DIRECTIONS
Your task is to output all the records below, word for word.
====== TASK DATA ======
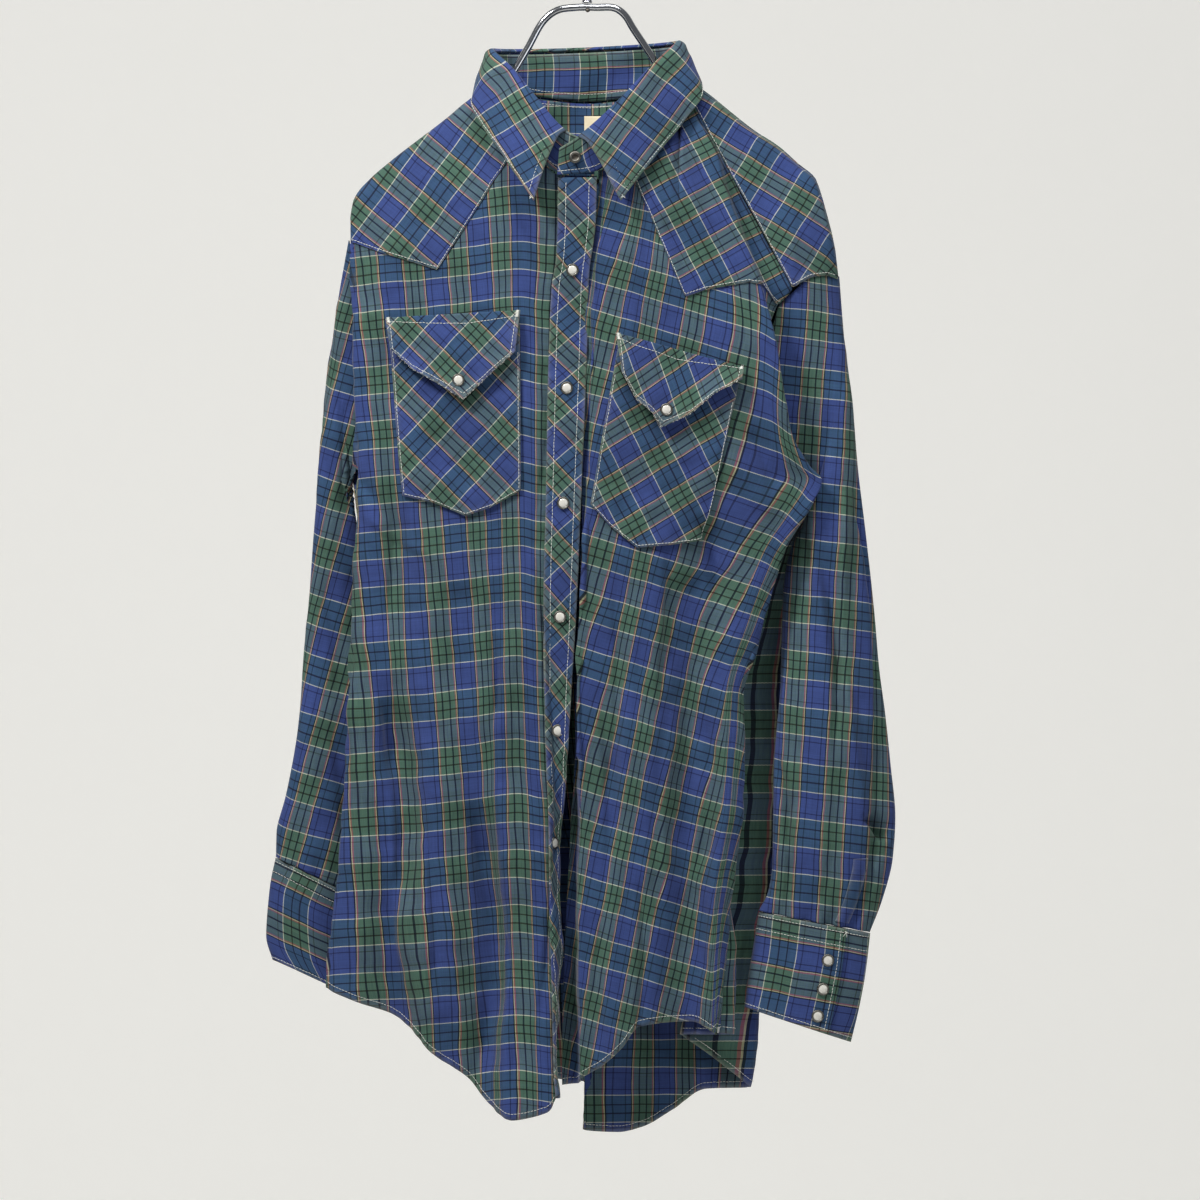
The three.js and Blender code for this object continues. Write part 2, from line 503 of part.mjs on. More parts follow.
// The first section of a cuff: the sleeve's last, a seam's width lower.
function under(sleeve) {
  const [outerX, outerY, outerZ, innerX, innerY, innerZ, half] = sleeve[sleeve.length - 1];
  return [outerX, outerY, outerZ - 2 * SEAM, innerX, innerY, innerZ - 2 * SEAM, half];
}
const RIGHT_CUFF = [
  under(RIGHT_SLEEVE), [-254, 9, -768, -165, 28, -815, 12.5],
  [-257, 8, -806, -166, 27, -845, 12], [-252, 8, -826, -167, 26, -866, 11.5],
];
const LEFT_CUFF = [
  under(LEFT_SLEEVE), [223, 0, -835, 134, -6, -815, 13.5],
  [217.5, 0, -865, 130, -6, -840, 13], [211, 0, -892, 127, -6, -864, 12.5],
];

// Points of a sleeve or cuff: for each angle a column of points down it.
function limb(first, rows, steps) {
  const rings = [...(first ? [first] : []), ...rows.map(ring)];
  const keys = rings.map((_, i) => i);
  return ANGLES.map((_, k) => {
    const xs = rings.map((r) => r[k].x);
    const ys = rings.map((r) => r[k].y);
    const zs = rings.map((r) => r[k].z);
    return even(steps).map((s) => {
      const key = s * (rings.length - 1);
      return v3(along(keys, xs, key), along(keys, ys, key), along(keys, zs, key));
    });
  });
}
function sleeves() {
  const right = limb(armhole(RIGHT_ARMHOLE), RIGHT_SLEEVE, 13);
  const left = limb(armhole(LEFT_ARMHOLE), LEFT_SLEEVE, 14);
  add("right_sleeve", wall(trim(right, { upper: 2 * SEAM }), CLOTH, true), PLAID);
  add("left_sleeve", wall(trim(left, { upper: 2 * SEAM }), CLOTH, true), PLAID);
  add("right_cuff", wall(limb(null, RIGHT_CUFF, 4), DOUBLE, true), PLAID);
  add("left_cuff", wall(limb(null, LEFT_CUFF, 4), DOUBLE, true), PLAID);
}

// Collar stand: its seam lies just over the panels' upper edges and its upper edge is the collar's fold.
// Columns: share round the neck, neck seam x, y, z, fold x, y, z.
const STAND = table([
  [0, 6, -42, -197.5, 6, -43.5, -173], [5, -22, -42.8, -196, -16, -47.5, -163],
  [12, -45, -37.5, -174.5, -40, -42, -137.5],
  [20, -66, -22, -148, -60, -26, -114], [29, -76.5, 0, -125.5, -74, -1, -100],
  [37, -62, 24.5, -127, -62, 27, -99], [44, -35, 38.5, -132.5, -36, 44, -98],
  [52, 0, 43.5, -135.5, 0, 50, -96.5], [60, 32, 38.5, -132.5, 33, 44, -95],
  [67, 58, 24.5, -125, 58, 27, -94], [75, 73.5, 0, -117.5, 71, -1, -93.5],
  [84, 60, -21.5, -143, 49, -28, -115],
  [92, 38, -36, -170, 23, -43, -141], [97, 5, -46.5, -195.5, -8, -50, -168],
  [100, -24, -47.2, -198, -22, -51, -177],
]);
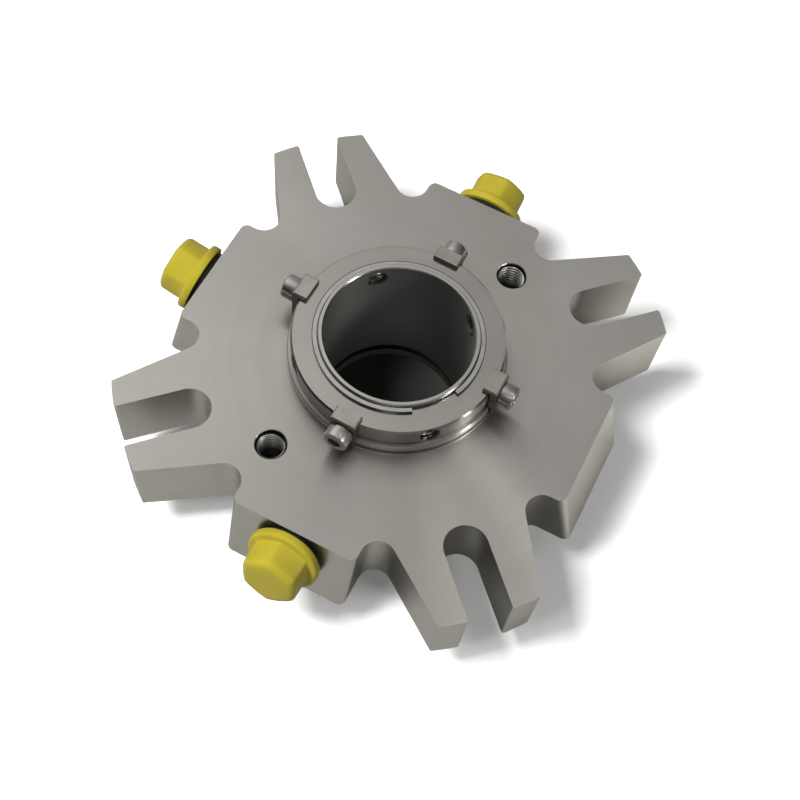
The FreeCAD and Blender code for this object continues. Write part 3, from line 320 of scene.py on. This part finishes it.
def two_tones(colour, low, high):
    """The dark end and the light end of a colour, each a share of it."""
    return [tuple(min(1.0, part * share) for part in colour) for share in (low, high)]


def tone(tree, shader, factor, dark, light):
    """Base Color between two colours by a factor."""
    tree.links.new(between(tree, "RGBA", factor, (*dark, 1), (*light, 1)), shader.inputs["Base Color"])


def upright_mask(tree):
    """One on faces that stand upright, zero on flat ones."""
    normal = tree.nodes.new("ShaderNodeTexCoord").outputs["Normal"]
    lean = math_node(tree, "ABSOLUTE", part_of(tree, normal, "Z"))
    return math_node(tree, "LESS_THAN", lean, UPRIGHT_LEAN)


def radius_mask(tree, low, high=ANY_RADIUS, middle=(0, 0)):
    """One where the distance from an upright axis lies between two radii in millimetres."""
    shift = tree.nodes.new("ShaderNodeVectorMath")
    shift.operation = "SUBTRACT"
    shift.inputs[1].default_value = (middle[0] * MM, middle[1] * MM, 0)
    tree.links.new(object_point(tree), shift.inputs[0])
    radius = flat_distance(tree, shift.outputs[0])
    return math_node(tree, "MULTIPLY", math_node(tree, "GREATER_THAN", radius, low * MM),
                     math_node(tree, "LESS_THAN", radius, high * MM))


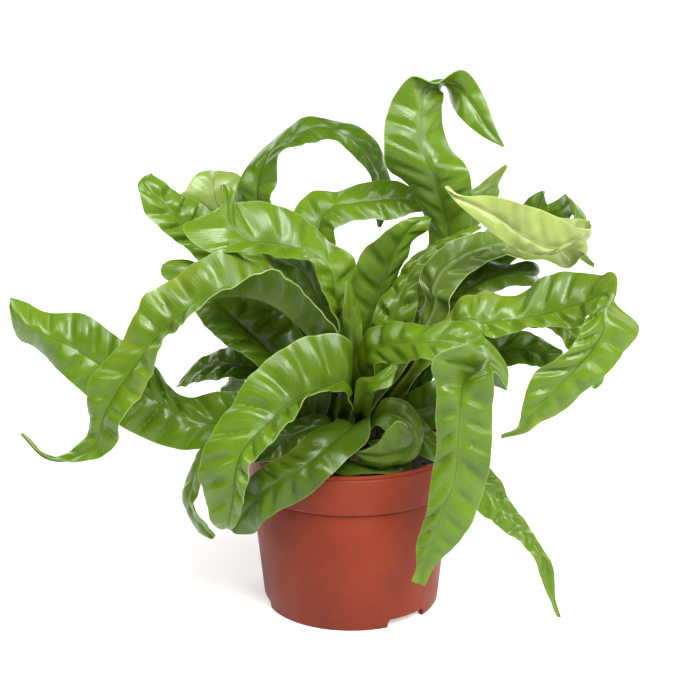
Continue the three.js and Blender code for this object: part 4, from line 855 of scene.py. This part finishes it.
======
CORRECT ANSWER
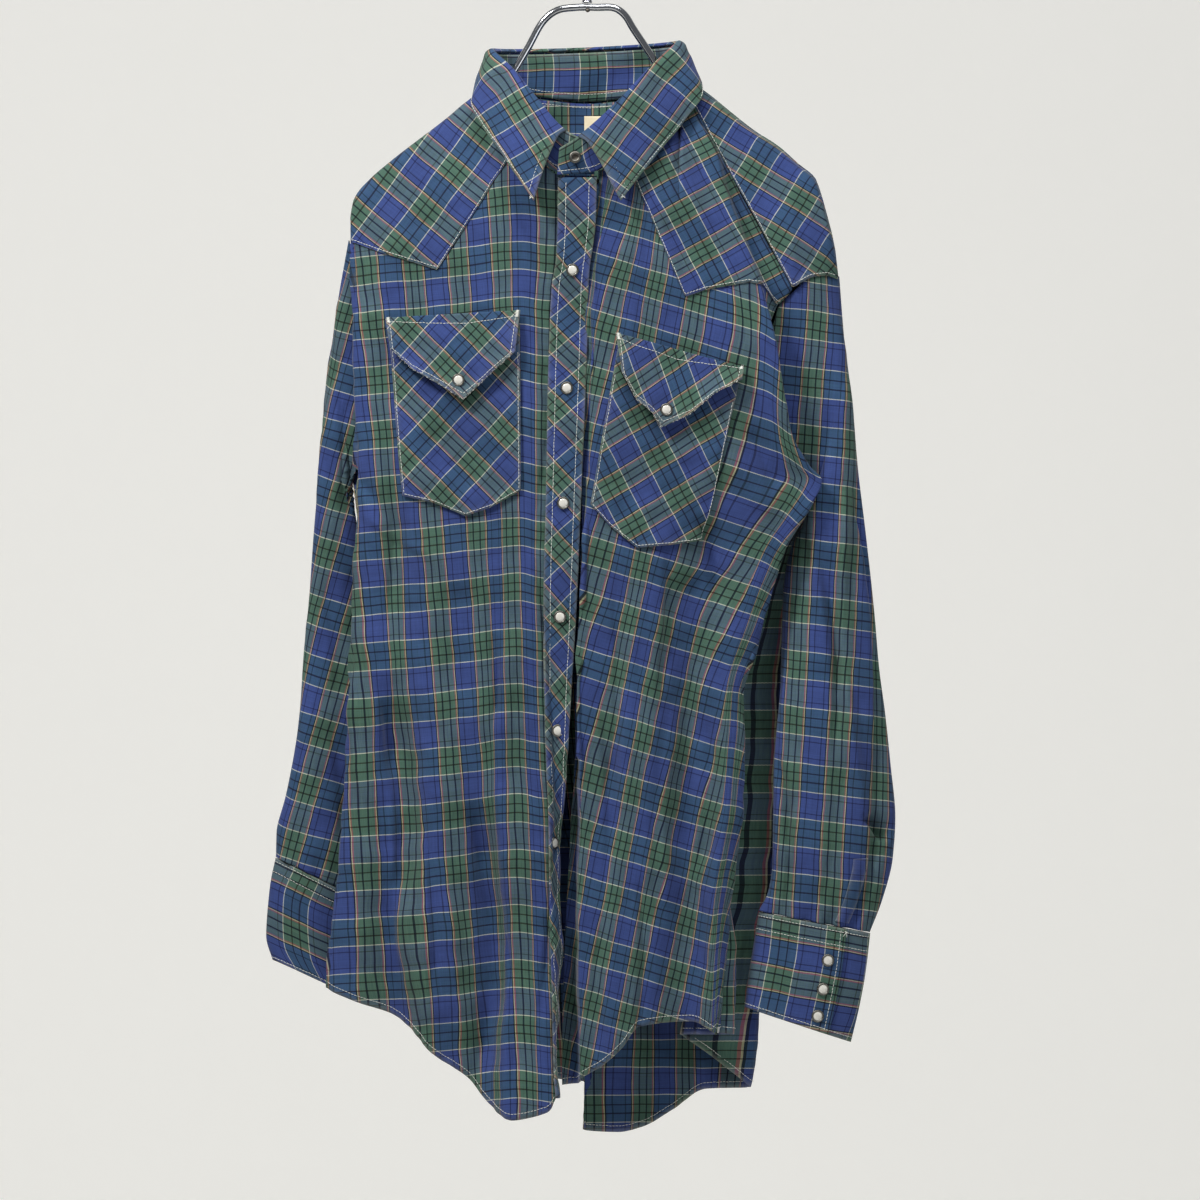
The three.js and Blender code for this object continues. Write part 2, from line 503 of part.mjs on. More parts follow.
// The first section of a cuff: the sleeve's last, a seam's width lower.
function under(sleeve) {
  const [outerX, outerY, outerZ, innerX, innerY, innerZ, half] = sleeve[sleeve.length - 1];
  return [outerX, outerY, outerZ - 2 * SEAM, innerX, innerY, innerZ - 2 * SEAM, half];
}
const RIGHT_CUFF = [
  under(RIGHT_SLEEVE), [-254, 9, -768, -165, 28, -815, 12.5],
  [-257, 8, -806, -166, 27, -845, 12], [-252, 8, -826, -167, 26, -866, 11.5],
];
const LEFT_CUFF = [
  under(LEFT_SLEEVE), [223, 0, -835, 134, -6, -815, 13.5],
  [217.5, 0, -865, 130, -6, -840, 13], [211, 0, -892, 127, -6, -864, 12.5],
];

// Points of a sleeve or cuff: for each angle a column of points down it.
function limb(first, rows, steps) {
  const rings = [...(first ? [first] : []), ...rows.map(ring)];
  const keys = rings.map((_, i) => i);
  return ANGLES.map((_, k) => {
    const xs = rings.map((r) => r[k].x);
    const ys = rings.map((r) => r[k].y);
    const zs = rings.map((r) => r[k].z);
    return even(steps).map((s) => {
      const key = s * (rings.length - 1);
      return v3(along(keys, xs, key), along(keys, ys, key), along(keys, zs, key));
    });
  });
}
function sleeves() {
  const right = limb(armhole(RIGHT_ARMHOLE), RIGHT_SLEEVE, 13);
  const left = limb(armhole(LEFT_ARMHOLE), LEFT_SLEEVE, 14);
  add("right_sleeve", wall(trim(right, { upper: 2 * SEAM }), CLOTH, true), PLAID);
  add("left_sleeve", wall(trim(left, { upper: 2 * SEAM }), CLOTH, true), PLAID);
  add("right_cuff", wall(limb(null, RIGHT_CUFF, 4), DOUBLE, true), PLAID);
  add("left_cuff", wall(limb(null, LEFT_CUFF, 4), DOUBLE, true), PLAID);
}

// Collar stand: its seam lies just over the panels' upper edges and its upper edge is the collar's fold.
// Columns: share round the neck, neck seam x, y, z, fold x, y, z.
const STAND = table([
  [0, 6, -42, -197.5, 6, -43.5, -173], [5, -22, -42.8, -196, -16, -47.5, -163],
  [12, -45, -37.5, -174.5, -40, -42, -137.5],
  [20, -66, -22, -148, -60, -26, -114], [29, -76.5, 0, -125.5, -74, -1, -100],
  [37, -62, 24.5, -127, -62, 27, -99], [44, -35, 38.5, -132.5, -36, 44, -98],
  [52, 0, 43.5, -135.5, 0, 50, -96.5], [60, 32, 38.5, -132.5, 33, 44, -95],
  [67, 58, 24.5, -125, 58, 27, -94], [75, 73.5, 0, -117.5, 71, -1, -93.5],
  [84, 60, -21.5, -143, 49, -28, -115],
  [92, 38, -36, -170, 23, -43, -141], [97, 5, -46.5, -195.5, -8, -50, -168],
  [100, -24, -47.2, -198, -22, -51, -177],
]);
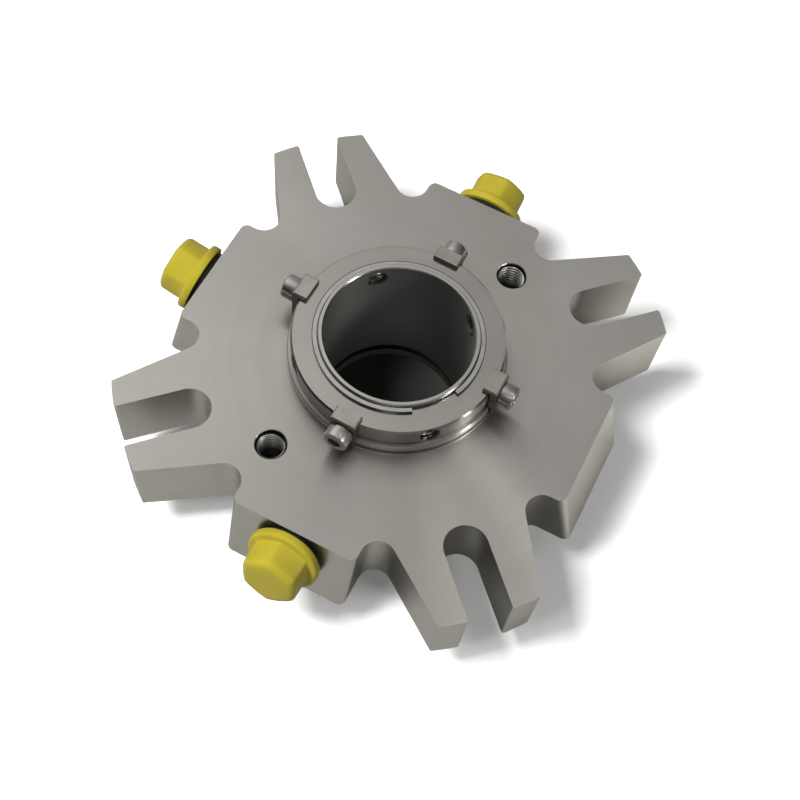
The FreeCAD and Blender code for this object continues. Write part 3, from line 320 of scene.py on. This part finishes it.
def two_tones(colour, low, high):
    """The dark end and the light end of a colour, each a share of it."""
    return [tuple(min(1.0, part * share) for part in colour) for share in (low, high)]


def tone(tree, shader, factor, dark, light):
    """Base Color between two colours by a factor."""
    tree.links.new(between(tree, "RGBA", factor, (*dark, 1), (*light, 1)), shader.inputs["Base Color"])


def upright_mask(tree):
    """One on faces that stand upright, zero on flat ones."""
    normal = tree.nodes.new("ShaderNodeTexCoord").outputs["Normal"]
    lean = math_node(tree, "ABSOLUTE", part_of(tree, normal, "Z"))
    return math_node(tree, "LESS_THAN", lean, UPRIGHT_LEAN)


def radius_mask(tree, low, high=ANY_RADIUS, middle=(0, 0)):
    """One where the distance from an upright axis lies between two radii in millimetres."""
    shift = tree.nodes.new("ShaderNodeVectorMath")
    shift.operation = "SUBTRACT"
    shift.inputs[1].default_value = (middle[0] * MM, middle[1] * MM, 0)
    tree.links.new(object_point(tree), shift.inputs[0])
    radius = flat_distance(tree, shift.outputs[0])
    return math_node(tree, "MULTIPLY", math_node(tree, "GREATER_THAN", radius, low * MM),
                     math_node(tree, "LESS_THAN", radius, high * MM))


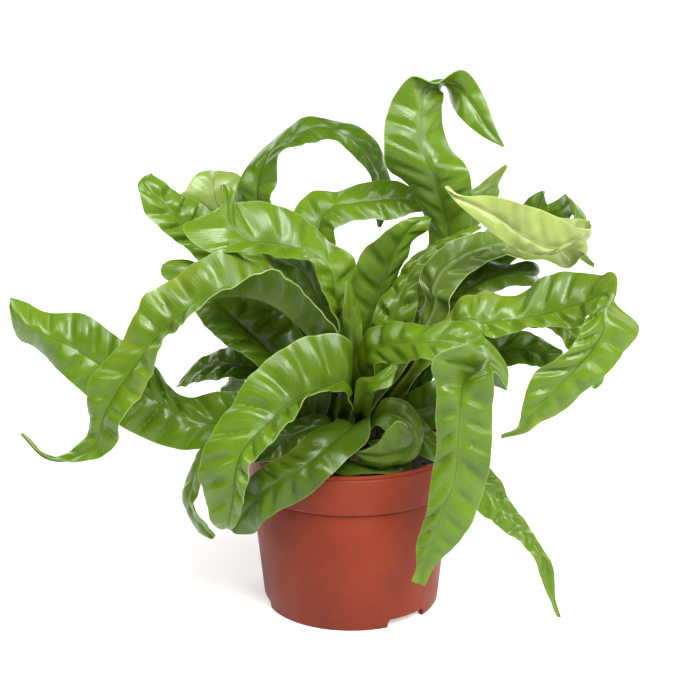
Continue the three.js and Blender code for this object: part 4, from line 855 of scene.py. This part finishes it.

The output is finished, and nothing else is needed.